### PROBLEM REQUIREMENTS
Copy every line of the entries that includes the word "This".
####
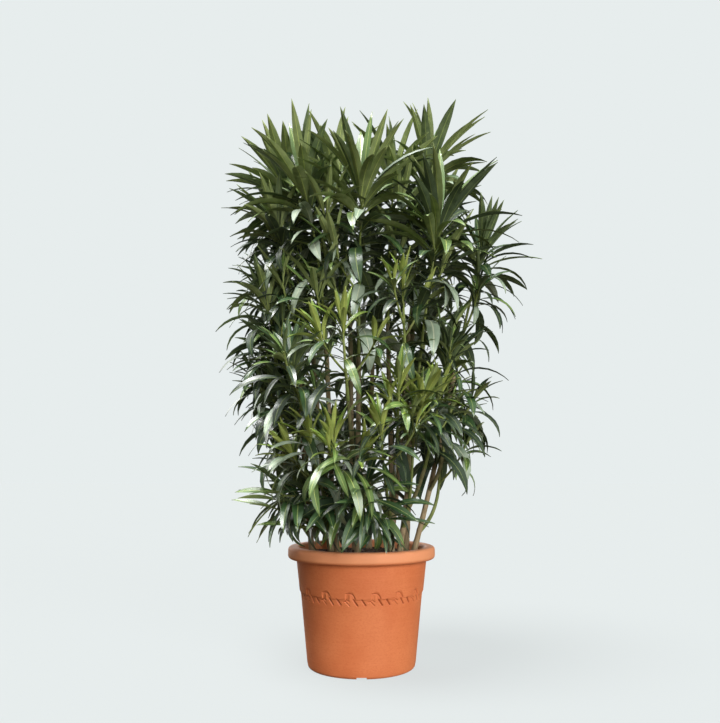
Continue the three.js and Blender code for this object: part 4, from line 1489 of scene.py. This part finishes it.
# %% Tints, and which leaf gets which
# Upper side with its light and dark, then rib with its light and underside with its light
TINTS = {
    "bottle": [
        (20, 37, 19), (33, 54, 30), (13, 25, 12),
        (96, 110, 62), (116, 128, 78), (50, 64, 38), (68, 82, 52),
    ],
    "mid": [
        (39, 66, 32), (54, 84, 44), (26, 47, 22),
        (118, 134, 74), (138, 152, 88), (72, 88, 52), (92, 106, 68),
    ],
    "olive": [
        (80, 106, 48), (96, 123, 60), (60, 86, 38),
        (152, 166, 88), (172, 184, 106), (106, 120, 68), (124, 136, 84),
    ],
    # Painted sheen: pale grey greens that stand in for the bright sheen of hanging leaves
    "silver": [
        (126, 146, 122), (158, 173, 152), (100, 120, 94),
        (172, 180, 146), (190, 197, 168), (128, 140, 112), (146, 156, 132),
    ],
    "young": [
        (90, 116, 40), (114, 142, 52), (74, 100, 34),
        (172, 182, 82), (190, 197, 98), (132, 146, 68), (150, 162, 84),
    ],
}
# Share of each tint in the top rings of a shoot, then in the rings below. The fourth
# tint is the painted sheen.
TINT_ODDS = {
    "crown": ([0.05, 0.25, 0.7, 0.0, 0.0], [0.42, 0.18, 0.04, 0.36, 0.0]),
    "outer": ([0.3, 0.45, 0.25, 0.0, 0.0], [0.48, 0.2, 0.04, 0.28, 0.0]),
    "side": ([0.2, 0.5, 0.3, 0.0, 0.0], [0.42, 0.2, 0.04, 0.34, 0.0]),
    "young": ([0.0, 0.1, 0.3, 0.0, 0.6], [0.44, 0.34, 0.06, 0.16, 0.0]),
    "tuft": ([0.0, 0.1, 0.3, 0.0, 0.6], [0.44, 0.34, 0.06, 0.16, 0.0]),
    "skirt": ([0.3, 0.5, 0.2, 0.0, 0.0], [0.35, 0.35, 0.05, 0.25, 0.0]),
}
LEAF_THICKNESS = 0.0008
# Width as a share of length in the lowest rings, and how much it varies
LOW_WIDTH, WIDTH_LEAST, WIDTH_RANGE = 0.175, 0.88, 0.3
TOP_FOLD, LOW_FOLD, FOLD_LEAST, FOLD_RANGE = 0.32, 0.12, 0.6, 0.8
TWIST_RANGE = 0.9
# Keeps a draw below the last limit of the odds
BELOW_ONE = 0.999
TINT_SEED = 4242

tint_names = list(TINTS)
dealt = {name: [] for name in tint_names}
deal = seeded(TINT_SEED)
for shoot in shoots:
    kind, odds_of = KINDS[shoot["kind"]], TINT_ODDS[shoot["kind"]]
    drawn_for = {}
    for leaf in shoot["kept"]:
        on_top = leaf["ring"] < kind["top_rings"]
        key = int(leaf["ring"] * 2)
        if key not in drawn_for:
            limits = np.cumsum(odds_of[0 if on_top else 1])
            drawn_for[key] = tint_names[int(np.searchsorted(limits, deal() * BELOW_ONE))]
        width = kind["top_width"] + (LOW_WIDTH - kind["top_width"]) * leaf["opened"]
        leaf["width"] = leaf["length"] * width * (WIDTH_LEAST + WIDTH_RANGE * deal())
        fold = TOP_FOLD if on_top else LOW_FOLD
        leaf["fold"] = fold * (FOLD_LEAST + FOLD_RANGE * deal())
        leaf["twist"] = (deal() - 0.5) * TWIST_RANGE
        dealt[drawn_for[key]].append(leaf)
print(", ".join(f"{len(leaves)} {name}" for name, leaves in dealt.items()))

# %% Leaf pieces, one for each tint
# What each leaf's foot carries for the arching tree, and its unit
CARRIED = {
    "ahead": 1, "across": 1, "face": 1, "length": MM, "width": MM,
    "bend": 1, "fold": 1, "twist": 1,
}
for name, leaves in dealt.items():
    colours = [paint(*c) for c in TINTS[name]]
    carried = {
        "leaf_" + label: [leaf[label] * unit_of for leaf in leaves]
        for label, unit_of in CARRIED.items()
    }
    feet = mesh_of("feet_" + name, [leaf["root"] for leaf in leaves], **carried)
    source = linked("feet_" + name, feet)
    piece = arch.run(
        source, "leaves_" + name, Leaf=leaf_source, Thickness=LEAF_THICKNESS,
        Upper=upper_finish(name + "_upper", *colours[:3]),
        Rib=rib_finish(name + "_rib", *colours[3:5]),
        Under=under_finish(name + "_under", *colours[5:]),
    )
    finished(piece, all_masses)
bpy.data.objects.remove(leaf_source)
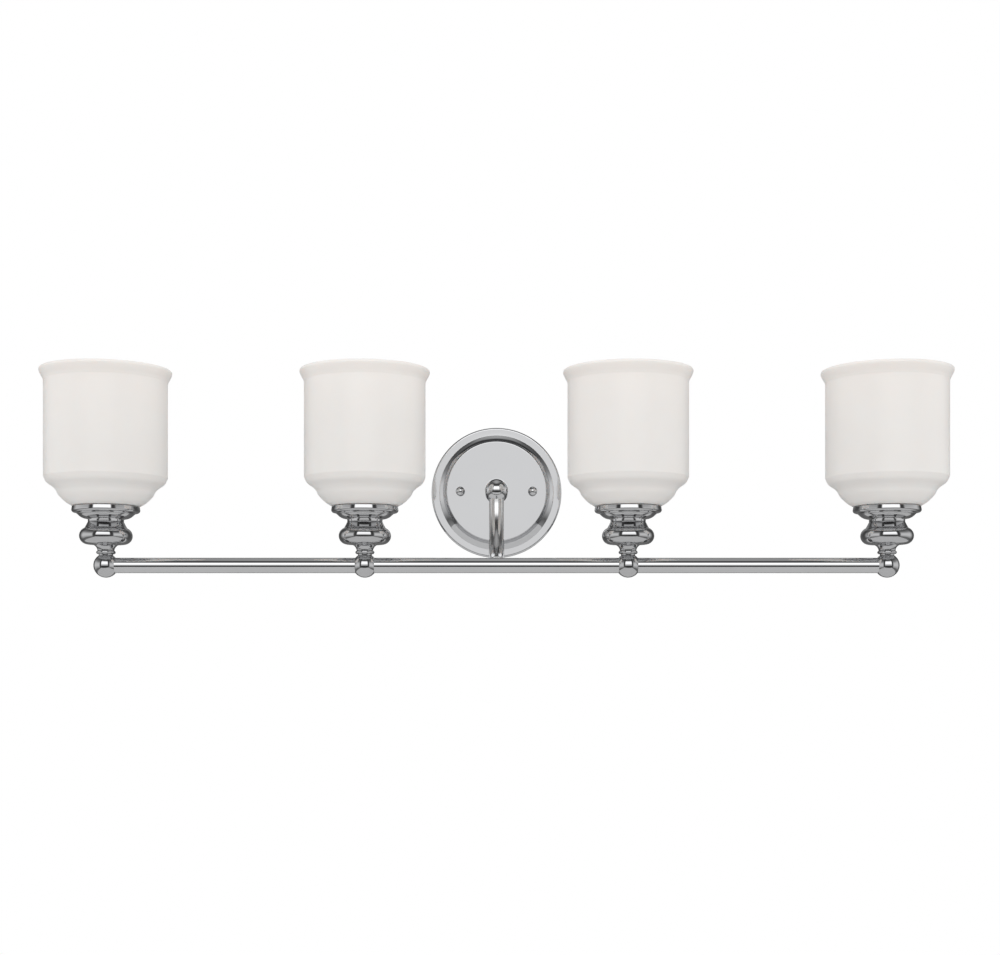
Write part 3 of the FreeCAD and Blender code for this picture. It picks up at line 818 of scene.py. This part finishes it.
def addSurroundings(tree):
    # height and bearing of the way a ray goes, then the bands mixed from one bearing to the next
    coordinates = tree.nodes.new("ShaderNodeTexCoord")
    split = tree.nodes.new("ShaderNodeSeparateXYZ")
    tree.links.new(coordinates.outputs["Generated"], split.inputs["Vector"])
    height = addMath(tree, "MULTIPLY_ADD", split.outputs["Z"], 0.5, 0.5)
    ahead = addMath(tree, "MULTIPLY", split.outputs["Y"], -1.0)
    bearing = addMath(tree, "ABSOLUTE", addMath(tree, "ARCTAN2", split.outputs["X"], ahead))
    colour = addBands(tree, height, surroundings[0][2])
    for start, end, bands in surroundings[1:]:
        fade = tree.nodes.new("ShaderNodeMapRange")
        fade.inputs["From Min"].default_value = math.radians(start)
        fade.inputs["From Max"].default_value = math.radians(end)
        tree.links.new(bearing, fade.inputs["Value"])
        mix = tree.nodes.new("ShaderNodeMixRGB")
        tree.links.new(fade.outputs["Result"], mix.inputs["Fac"])
        tree.links.new(colour, mix.inputs["Color1"])
        tree.links.new(addBands(tree, height, bands), mix.inputs["Color2"])
        colour = mix.outputs["Color"]
    return colour


def makeWorld():
    world = bpy.data.worlds.new("studio")
    bpy.context.scene.world = world
    world.use_nodes = True
    world.cycles.sampling_method = "NONE"
    tree = world.node_tree
    room = tree.nodes["Background"]
    room.inputs["Strength"].default_value = studio["brightest"]
    tree.links.new(addSurroundings(tree), room.inputs["Color"])
    # plain white behind the object, and an even glow that lights everything dull
    path = tree.nodes.new("ShaderNodeLightPath")
    layers = ((path.outputs["Is Diffuse Ray"], studio["roomGlow"]), (path.outputs["Is Camera Ray"], 1.0))
    shader = room.outputs["Background"]
    for seenBy, level in layers:
        glow = tree.nodes.new("ShaderNodeBackground")
        glow.inputs["Color"].default_value = (level, level, level, 1)
        mix = tree.nodes.new("ShaderNodeMixShader")
        tree.links.new(seenBy, mix.inputs["Fac"])
        tree.links.new(shader, mix.inputs[1])
        tree.links.new(glow.outputs["Background"], mix.inputs[2])
        shader = mix.outputs["Shader"]
    tree.links.new(shader, tree.nodes["World Output"].inputs["Surface"])


camera = {
    "distance": 1.510,
    "height": -0.145,
    "lens": 55.4,
    "sensor": 36.0,
    "shiftX": 0.0035,
    "shiftY": 0.1635,
}


def makeCamera():
    clearSelection()
    spot = (0, -camera["distance"], camera["height"])
    bpy.ops.object.camera_add(location=spot, rotation=(math.pi / 2, 0, 0))
    eye = bpy.context.object
    eye.name = "camera"
    eye.data.sensor_width = camera["sensor"]
    eye.data.lens = camera["lens"]
    eye.data.shift_x = camera["shiftX"]
    eye.data.shift_y = camera["shiftY"]
    bpy.context.scene.camera = eye


makeFloor()
makeSoftbox()
makeWorld()
makeCamera()
bpy.context.scene.view_settings.view_transform = "Standard"
clearSelection()
print("studio set")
####
### EXPECTED ANSWER
Continue the three.js and Blender code for this object: part 4, from line 1489 of scene.py. This part finishes it.
Write part 3 of the FreeCAD and Blender code for this picture. It picks up at line 818 of scene.py. This part finishes it.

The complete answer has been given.